I submit that one of the key differences (language and ethics have been other candidates), if not the only difference, between humans and non-humans is having a sense of aesthetics. Only humans universally find flowers beautiful and use them as objects of contemplation and decoration. Only artists would fully understand what and how other artists feel. Since artists are human beings endowed with an excess of intense feelings, some of them are not even of aesthetic nature, it is understandable but not necessarily acceptable that some of these intense feelings overflow and flood ethical self-control. Rimbaud, enfant terrible of French literature in the few years of the second half of the 19th century, was gay and almost wrecked Verlaine’s marriage. He later abandoned poetry altogether shortly before he turned 20 and hooked up with an Abyssinian woman when he became a gun runner. Picasso had many mistresses. Sartre slept with many women (even with his adopted daughter). Phạm Duy was a renowned and unscrupulous womanizer.
Regrettably these artists had a dissolute life, but they contributed something to the enrichment of human experiences, if not culture. We, as a human species, are culturally and aesthetically richer thanks to their legacies. We are glad they were born. Many of us wish we were like them, minus the foibles.
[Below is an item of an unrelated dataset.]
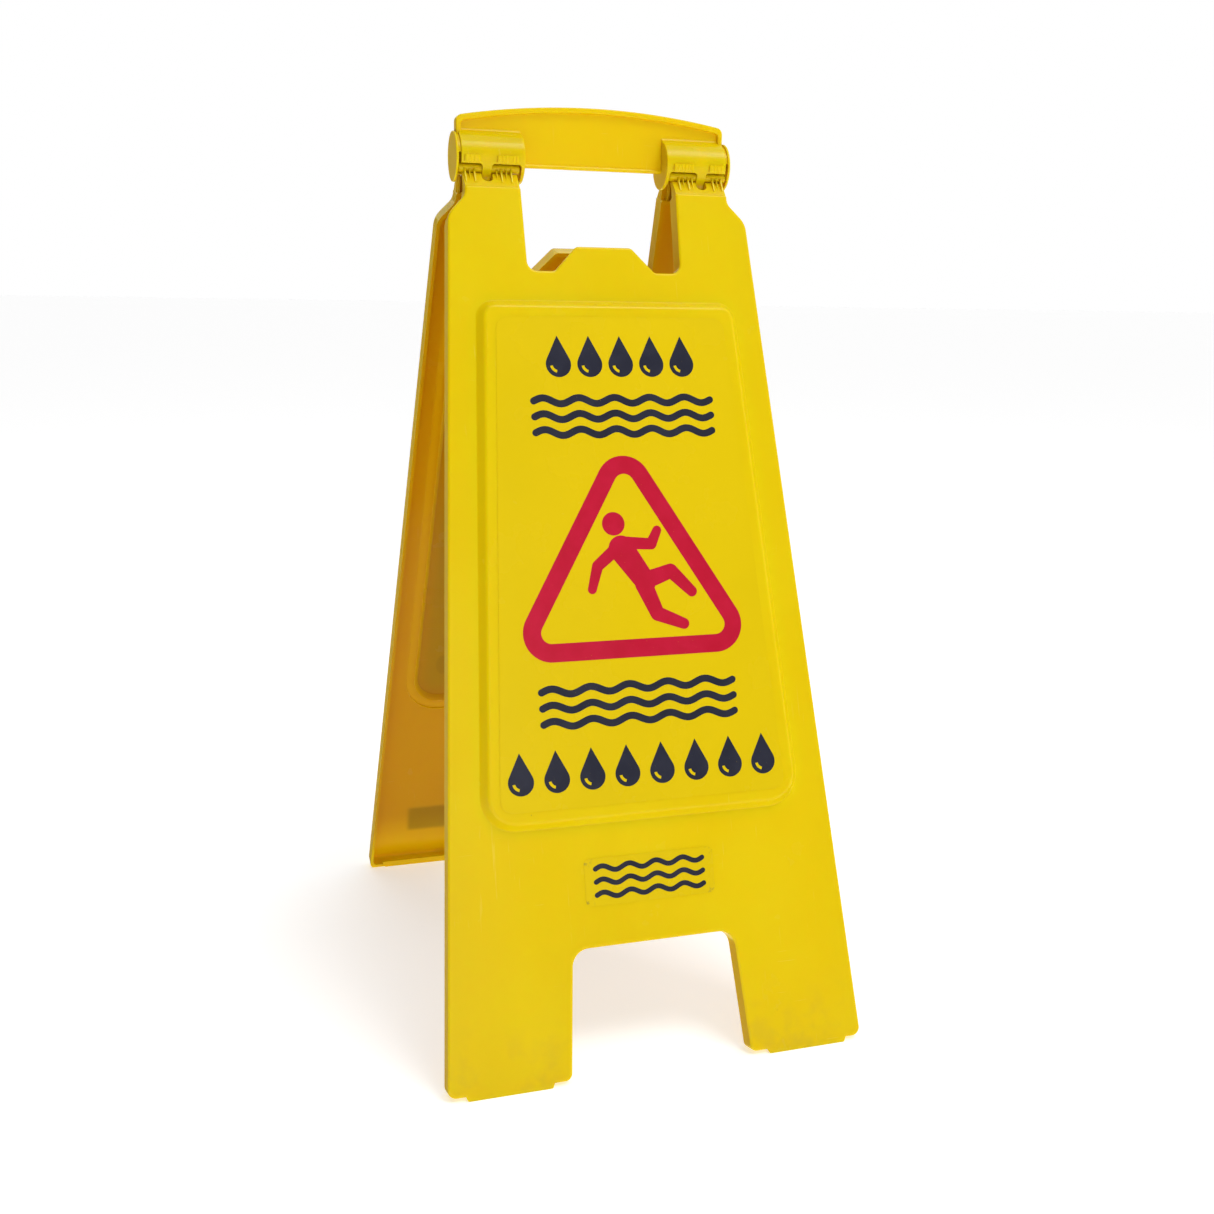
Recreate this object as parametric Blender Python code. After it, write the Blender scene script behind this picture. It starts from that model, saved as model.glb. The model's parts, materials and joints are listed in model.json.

All organisms strive to pass on their genes. That is a biological imperative. Man is no different. The desire to have children is instinctive although it is overridden in some humans. Man is perhaps the only animal that violates and tramples on instincts more than other organisms. But Man is still driven to distinguish himself and to mark his passage on this planet. So humans have children and/or try to accomplish exceptional deeds. Artists may not consciously try to accomplish exceptional deeds. They probably just express what they feel and think and who they are. And if what they express have any artistic merits, they bring delight and pleasure and possibly wisdom to those having a discerning mind and artistic inclinations.